- _DESCRIPTION OF THE TASK_
Up to and including the line that contains "AROUND = 112", write out each line of the material from its first line, exactly.

- _SUPPLIED INFORMATION_

• • •

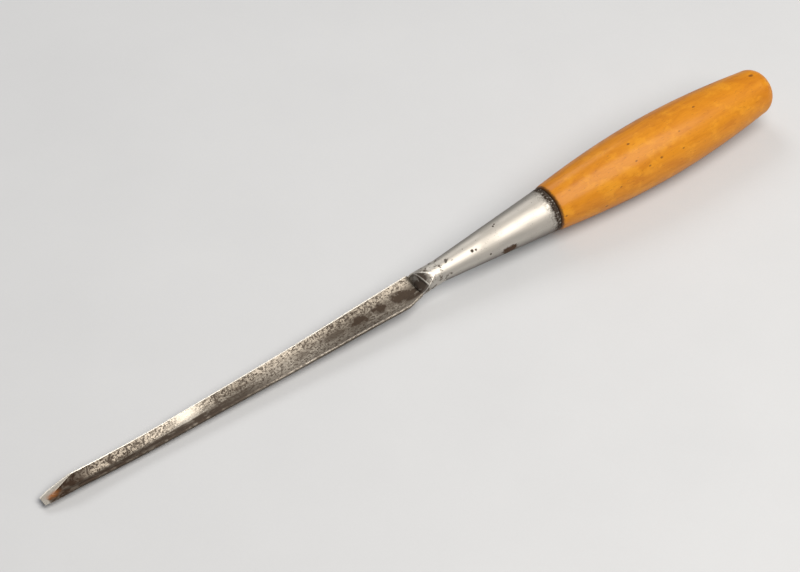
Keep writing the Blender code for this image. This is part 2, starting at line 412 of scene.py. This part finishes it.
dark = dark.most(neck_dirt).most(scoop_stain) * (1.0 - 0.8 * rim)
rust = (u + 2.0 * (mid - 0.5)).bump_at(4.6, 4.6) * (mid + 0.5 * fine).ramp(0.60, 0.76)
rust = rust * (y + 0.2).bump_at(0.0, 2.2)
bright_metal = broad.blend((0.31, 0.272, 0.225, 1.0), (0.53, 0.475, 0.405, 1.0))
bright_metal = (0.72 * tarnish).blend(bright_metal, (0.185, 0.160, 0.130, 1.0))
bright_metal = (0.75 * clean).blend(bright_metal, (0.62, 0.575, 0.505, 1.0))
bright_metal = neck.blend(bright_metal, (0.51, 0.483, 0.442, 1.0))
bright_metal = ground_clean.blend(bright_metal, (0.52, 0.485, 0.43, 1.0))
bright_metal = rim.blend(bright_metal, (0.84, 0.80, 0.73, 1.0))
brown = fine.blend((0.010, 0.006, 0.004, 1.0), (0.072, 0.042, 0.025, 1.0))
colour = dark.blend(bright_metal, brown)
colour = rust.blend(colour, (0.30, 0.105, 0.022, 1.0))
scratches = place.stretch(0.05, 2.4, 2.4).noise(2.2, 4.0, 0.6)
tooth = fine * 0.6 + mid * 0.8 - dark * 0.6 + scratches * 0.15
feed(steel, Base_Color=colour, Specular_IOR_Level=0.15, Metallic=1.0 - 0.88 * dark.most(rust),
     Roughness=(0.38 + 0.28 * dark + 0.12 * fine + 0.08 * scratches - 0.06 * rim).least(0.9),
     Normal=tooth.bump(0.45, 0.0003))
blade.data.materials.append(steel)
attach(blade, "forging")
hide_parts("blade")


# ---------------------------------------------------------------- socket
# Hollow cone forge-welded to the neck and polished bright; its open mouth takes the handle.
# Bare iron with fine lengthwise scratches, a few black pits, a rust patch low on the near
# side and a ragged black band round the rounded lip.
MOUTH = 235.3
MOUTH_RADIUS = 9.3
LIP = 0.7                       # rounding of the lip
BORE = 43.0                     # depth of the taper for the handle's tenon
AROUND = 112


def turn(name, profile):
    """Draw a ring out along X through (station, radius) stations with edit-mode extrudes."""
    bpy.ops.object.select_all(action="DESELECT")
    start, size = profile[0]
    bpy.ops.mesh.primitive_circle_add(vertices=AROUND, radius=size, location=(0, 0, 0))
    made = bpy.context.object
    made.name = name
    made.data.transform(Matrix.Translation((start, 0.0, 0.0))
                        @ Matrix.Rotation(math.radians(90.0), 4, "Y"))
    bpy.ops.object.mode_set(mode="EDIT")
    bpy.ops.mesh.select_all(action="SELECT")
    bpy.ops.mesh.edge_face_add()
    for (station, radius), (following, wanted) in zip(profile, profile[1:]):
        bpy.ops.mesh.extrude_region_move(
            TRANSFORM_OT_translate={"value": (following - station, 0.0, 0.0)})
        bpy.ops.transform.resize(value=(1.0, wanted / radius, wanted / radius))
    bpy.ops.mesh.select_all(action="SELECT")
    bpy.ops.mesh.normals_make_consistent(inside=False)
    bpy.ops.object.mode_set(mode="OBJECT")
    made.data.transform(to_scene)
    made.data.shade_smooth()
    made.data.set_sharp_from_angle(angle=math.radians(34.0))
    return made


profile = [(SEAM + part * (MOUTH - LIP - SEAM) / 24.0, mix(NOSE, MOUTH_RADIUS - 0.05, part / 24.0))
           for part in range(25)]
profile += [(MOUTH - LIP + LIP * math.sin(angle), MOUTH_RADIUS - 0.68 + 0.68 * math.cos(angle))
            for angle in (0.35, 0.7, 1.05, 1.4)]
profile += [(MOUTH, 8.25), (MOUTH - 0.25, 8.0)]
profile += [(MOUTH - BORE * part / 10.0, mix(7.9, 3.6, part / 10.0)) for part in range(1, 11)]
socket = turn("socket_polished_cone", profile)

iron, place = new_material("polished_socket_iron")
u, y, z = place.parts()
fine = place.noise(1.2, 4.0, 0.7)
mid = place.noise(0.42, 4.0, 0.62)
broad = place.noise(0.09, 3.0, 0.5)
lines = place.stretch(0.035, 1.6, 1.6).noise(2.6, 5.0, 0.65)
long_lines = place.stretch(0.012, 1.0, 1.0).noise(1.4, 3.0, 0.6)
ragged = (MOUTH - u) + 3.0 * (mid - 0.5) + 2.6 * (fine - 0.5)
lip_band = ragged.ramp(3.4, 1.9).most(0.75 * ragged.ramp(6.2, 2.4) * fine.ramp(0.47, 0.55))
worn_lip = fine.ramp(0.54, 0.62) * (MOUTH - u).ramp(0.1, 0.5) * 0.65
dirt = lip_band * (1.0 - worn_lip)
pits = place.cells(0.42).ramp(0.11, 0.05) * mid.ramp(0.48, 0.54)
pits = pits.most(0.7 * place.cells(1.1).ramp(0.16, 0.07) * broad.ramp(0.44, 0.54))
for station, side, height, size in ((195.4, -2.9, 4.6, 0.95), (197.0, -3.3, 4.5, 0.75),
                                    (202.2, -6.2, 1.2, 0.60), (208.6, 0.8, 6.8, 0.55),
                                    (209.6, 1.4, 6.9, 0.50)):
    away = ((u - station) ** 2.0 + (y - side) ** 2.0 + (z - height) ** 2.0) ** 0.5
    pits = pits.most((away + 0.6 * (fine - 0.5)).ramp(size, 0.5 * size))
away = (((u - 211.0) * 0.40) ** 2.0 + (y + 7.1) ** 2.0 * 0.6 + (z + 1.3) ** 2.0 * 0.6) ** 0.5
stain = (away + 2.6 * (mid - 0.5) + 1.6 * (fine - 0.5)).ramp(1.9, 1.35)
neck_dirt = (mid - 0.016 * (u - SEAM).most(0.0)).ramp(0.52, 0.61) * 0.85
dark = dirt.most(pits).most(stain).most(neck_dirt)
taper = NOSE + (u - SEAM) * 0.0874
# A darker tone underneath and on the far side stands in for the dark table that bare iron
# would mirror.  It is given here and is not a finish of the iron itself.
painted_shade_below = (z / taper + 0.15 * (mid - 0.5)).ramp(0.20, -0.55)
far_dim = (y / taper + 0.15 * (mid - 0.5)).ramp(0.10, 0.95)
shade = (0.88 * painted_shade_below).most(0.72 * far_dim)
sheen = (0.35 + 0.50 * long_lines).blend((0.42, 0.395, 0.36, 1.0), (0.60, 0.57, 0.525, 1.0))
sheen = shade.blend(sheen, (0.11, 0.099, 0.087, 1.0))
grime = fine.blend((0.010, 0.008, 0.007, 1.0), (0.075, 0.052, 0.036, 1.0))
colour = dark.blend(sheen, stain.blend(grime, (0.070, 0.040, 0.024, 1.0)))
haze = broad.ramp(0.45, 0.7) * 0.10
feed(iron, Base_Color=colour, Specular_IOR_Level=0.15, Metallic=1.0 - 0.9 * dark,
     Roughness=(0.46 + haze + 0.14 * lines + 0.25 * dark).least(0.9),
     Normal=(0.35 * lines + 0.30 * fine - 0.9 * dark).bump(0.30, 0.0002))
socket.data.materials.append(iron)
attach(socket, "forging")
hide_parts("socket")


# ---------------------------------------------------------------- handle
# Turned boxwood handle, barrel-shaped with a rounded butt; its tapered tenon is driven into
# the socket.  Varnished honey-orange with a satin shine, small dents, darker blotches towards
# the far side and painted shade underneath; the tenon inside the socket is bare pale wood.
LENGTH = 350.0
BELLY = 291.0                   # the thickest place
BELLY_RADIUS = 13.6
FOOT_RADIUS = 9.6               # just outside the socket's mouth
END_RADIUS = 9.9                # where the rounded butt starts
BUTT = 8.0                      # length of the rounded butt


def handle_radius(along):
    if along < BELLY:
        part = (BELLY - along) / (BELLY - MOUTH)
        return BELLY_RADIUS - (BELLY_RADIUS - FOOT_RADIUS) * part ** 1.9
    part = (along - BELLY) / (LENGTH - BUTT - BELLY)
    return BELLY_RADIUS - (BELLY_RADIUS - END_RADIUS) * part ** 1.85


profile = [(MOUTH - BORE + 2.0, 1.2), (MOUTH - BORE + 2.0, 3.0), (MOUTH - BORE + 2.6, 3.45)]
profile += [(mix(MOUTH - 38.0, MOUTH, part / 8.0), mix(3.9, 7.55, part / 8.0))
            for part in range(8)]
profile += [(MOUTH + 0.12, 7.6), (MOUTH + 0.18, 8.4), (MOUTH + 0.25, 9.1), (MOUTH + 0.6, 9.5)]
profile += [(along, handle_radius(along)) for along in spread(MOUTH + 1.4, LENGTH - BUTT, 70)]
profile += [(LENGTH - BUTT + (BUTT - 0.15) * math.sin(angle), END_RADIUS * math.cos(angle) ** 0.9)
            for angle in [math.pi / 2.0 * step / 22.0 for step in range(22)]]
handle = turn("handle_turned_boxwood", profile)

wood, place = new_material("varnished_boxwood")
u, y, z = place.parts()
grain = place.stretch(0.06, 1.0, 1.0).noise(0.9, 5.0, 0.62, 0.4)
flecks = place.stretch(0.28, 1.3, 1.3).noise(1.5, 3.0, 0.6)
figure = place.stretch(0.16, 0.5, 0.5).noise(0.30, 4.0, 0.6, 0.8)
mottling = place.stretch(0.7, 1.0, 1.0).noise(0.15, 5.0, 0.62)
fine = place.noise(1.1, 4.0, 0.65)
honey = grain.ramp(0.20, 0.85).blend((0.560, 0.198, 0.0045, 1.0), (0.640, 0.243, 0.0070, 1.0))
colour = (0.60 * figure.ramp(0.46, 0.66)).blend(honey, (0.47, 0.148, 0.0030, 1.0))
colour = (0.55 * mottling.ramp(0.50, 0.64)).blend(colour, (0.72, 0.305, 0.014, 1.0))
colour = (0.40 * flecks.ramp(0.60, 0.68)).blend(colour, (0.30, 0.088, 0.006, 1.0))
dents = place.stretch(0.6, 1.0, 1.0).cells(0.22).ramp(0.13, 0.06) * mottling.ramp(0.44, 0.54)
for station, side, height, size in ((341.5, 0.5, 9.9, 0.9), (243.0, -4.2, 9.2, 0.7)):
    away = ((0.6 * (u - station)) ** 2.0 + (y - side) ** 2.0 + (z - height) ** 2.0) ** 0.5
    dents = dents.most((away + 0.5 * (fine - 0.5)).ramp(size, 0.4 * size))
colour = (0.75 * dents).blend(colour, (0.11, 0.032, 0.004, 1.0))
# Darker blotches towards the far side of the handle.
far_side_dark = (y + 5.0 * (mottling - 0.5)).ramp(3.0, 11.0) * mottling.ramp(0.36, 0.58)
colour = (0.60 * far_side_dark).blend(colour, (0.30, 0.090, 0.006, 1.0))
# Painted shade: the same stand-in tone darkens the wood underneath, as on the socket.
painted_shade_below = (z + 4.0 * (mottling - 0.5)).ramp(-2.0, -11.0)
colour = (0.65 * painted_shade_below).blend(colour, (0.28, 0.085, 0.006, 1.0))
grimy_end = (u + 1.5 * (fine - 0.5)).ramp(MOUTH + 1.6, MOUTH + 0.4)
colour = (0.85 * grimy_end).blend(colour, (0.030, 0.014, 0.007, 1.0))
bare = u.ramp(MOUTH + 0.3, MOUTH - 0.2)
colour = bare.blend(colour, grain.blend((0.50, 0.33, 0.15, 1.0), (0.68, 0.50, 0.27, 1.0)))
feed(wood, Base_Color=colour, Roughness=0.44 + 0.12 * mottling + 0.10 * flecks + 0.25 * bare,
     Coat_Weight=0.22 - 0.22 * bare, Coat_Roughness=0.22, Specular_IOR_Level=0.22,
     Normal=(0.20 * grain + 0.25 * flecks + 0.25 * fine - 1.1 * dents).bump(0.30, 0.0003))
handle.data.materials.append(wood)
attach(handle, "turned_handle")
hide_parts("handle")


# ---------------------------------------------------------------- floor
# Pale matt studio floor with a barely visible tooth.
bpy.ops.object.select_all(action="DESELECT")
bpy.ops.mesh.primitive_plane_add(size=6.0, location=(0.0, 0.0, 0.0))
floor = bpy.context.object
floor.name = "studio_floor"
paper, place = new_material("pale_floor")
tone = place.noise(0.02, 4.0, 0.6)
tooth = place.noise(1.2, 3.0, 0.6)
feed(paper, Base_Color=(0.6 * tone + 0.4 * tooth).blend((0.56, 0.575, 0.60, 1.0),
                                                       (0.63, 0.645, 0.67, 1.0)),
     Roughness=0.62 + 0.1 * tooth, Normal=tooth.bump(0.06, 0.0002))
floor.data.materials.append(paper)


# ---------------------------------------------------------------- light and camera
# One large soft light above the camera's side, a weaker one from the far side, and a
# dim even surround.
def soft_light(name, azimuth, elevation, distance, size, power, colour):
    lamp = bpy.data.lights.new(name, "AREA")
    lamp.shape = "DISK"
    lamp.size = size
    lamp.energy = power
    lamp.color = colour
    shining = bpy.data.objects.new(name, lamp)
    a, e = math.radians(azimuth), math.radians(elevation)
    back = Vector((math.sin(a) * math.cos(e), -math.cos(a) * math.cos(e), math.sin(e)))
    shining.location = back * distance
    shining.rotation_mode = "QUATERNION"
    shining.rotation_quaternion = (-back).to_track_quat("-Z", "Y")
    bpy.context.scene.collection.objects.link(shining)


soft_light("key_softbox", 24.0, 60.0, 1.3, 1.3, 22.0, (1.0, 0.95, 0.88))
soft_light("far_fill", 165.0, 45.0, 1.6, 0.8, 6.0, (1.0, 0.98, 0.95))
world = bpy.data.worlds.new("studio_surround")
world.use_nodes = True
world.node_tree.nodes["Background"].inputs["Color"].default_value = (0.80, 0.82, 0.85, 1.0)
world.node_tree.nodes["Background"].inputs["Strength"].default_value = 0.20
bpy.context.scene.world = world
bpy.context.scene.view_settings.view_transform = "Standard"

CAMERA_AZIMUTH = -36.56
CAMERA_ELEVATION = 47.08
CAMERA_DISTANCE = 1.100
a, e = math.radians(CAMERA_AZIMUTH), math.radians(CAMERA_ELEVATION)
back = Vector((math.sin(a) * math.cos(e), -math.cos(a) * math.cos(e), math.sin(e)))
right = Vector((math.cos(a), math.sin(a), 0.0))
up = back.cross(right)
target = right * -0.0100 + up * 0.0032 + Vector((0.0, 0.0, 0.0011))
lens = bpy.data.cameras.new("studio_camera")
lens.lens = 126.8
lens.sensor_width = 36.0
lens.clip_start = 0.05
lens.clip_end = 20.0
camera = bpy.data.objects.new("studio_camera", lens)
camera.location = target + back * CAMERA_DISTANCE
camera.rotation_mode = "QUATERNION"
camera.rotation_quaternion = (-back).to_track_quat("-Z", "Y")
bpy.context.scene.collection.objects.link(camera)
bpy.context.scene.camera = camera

• • •

- _EXERCISE RESPONSE_
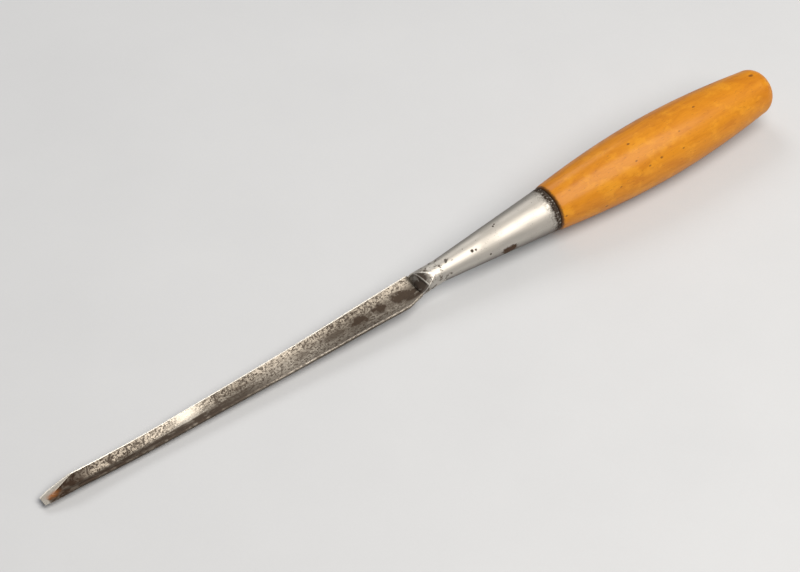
Keep writing the Blender code for this image. This is part 2, starting at line 412 of scene.py. This part finishes it.
dark = dark.most(neck_dirt).most(scoop_stain) * (1.0 - 0.8 * rim)
rust = (u + 2.0 * (mid - 0.5)).bump_at(4.6, 4.6) * (mid + 0.5 * fine).ramp(0.60, 0.76)
rust = rust * (y + 0.2).bump_at(0.0, 2.2)
bright_metal = broad.blend((0.31, 0.272, 0.225, 1.0), (0.53, 0.475, 0.405, 1.0))
bright_metal = (0.72 * tarnish).blend(bright_metal, (0.185, 0.160, 0.130, 1.0))
bright_metal = (0.75 * clean).blend(bright_metal, (0.62, 0.575, 0.505, 1.0))
bright_metal = neck.blend(bright_metal, (0.51, 0.483, 0.442, 1.0))
bright_metal = ground_clean.blend(bright_metal, (0.52, 0.485, 0.43, 1.0))
bright_metal = rim.blend(bright_metal, (0.84, 0.80, 0.73, 1.0))
brown = fine.blend((0.010, 0.006, 0.004, 1.0), (0.072, 0.042, 0.025, 1.0))
colour = dark.blend(bright_metal, brown)
colour = rust.blend(colour, (0.30, 0.105, 0.022, 1.0))
scratches = place.stretch(0.05, 2.4, 2.4).noise(2.2, 4.0, 0.6)
tooth = fine * 0.6 + mid * 0.8 - dark * 0.6 + scratches * 0.15
feed(steel, Base_Color=colour, Specular_IOR_Level=0.15, Metallic=1.0 - 0.88 * dark.most(rust),
     Roughness=(0.38 + 0.28 * dark + 0.12 * fine + 0.08 * scratches - 0.06 * rim).least(0.9),
     Normal=tooth.bump(0.45, 0.0003))
blade.data.materials.append(steel)
attach(blade, "forging")
hide_parts("blade")


# ---------------------------------------------------------------- socket
# Hollow cone forge-welded to the neck and polished bright; its open mouth takes the handle.
# Bare iron with fine lengthwise scratches, a few black pits, a rust patch low on the near
# side and a ragged black band round the rounded lip.
MOUTH = 235.3
MOUTH_RADIUS = 9.3
LIP = 0.7                       # rounding of the lip
BORE = 43.0                     # depth of the taper for the handle's tenon
AROUND = 112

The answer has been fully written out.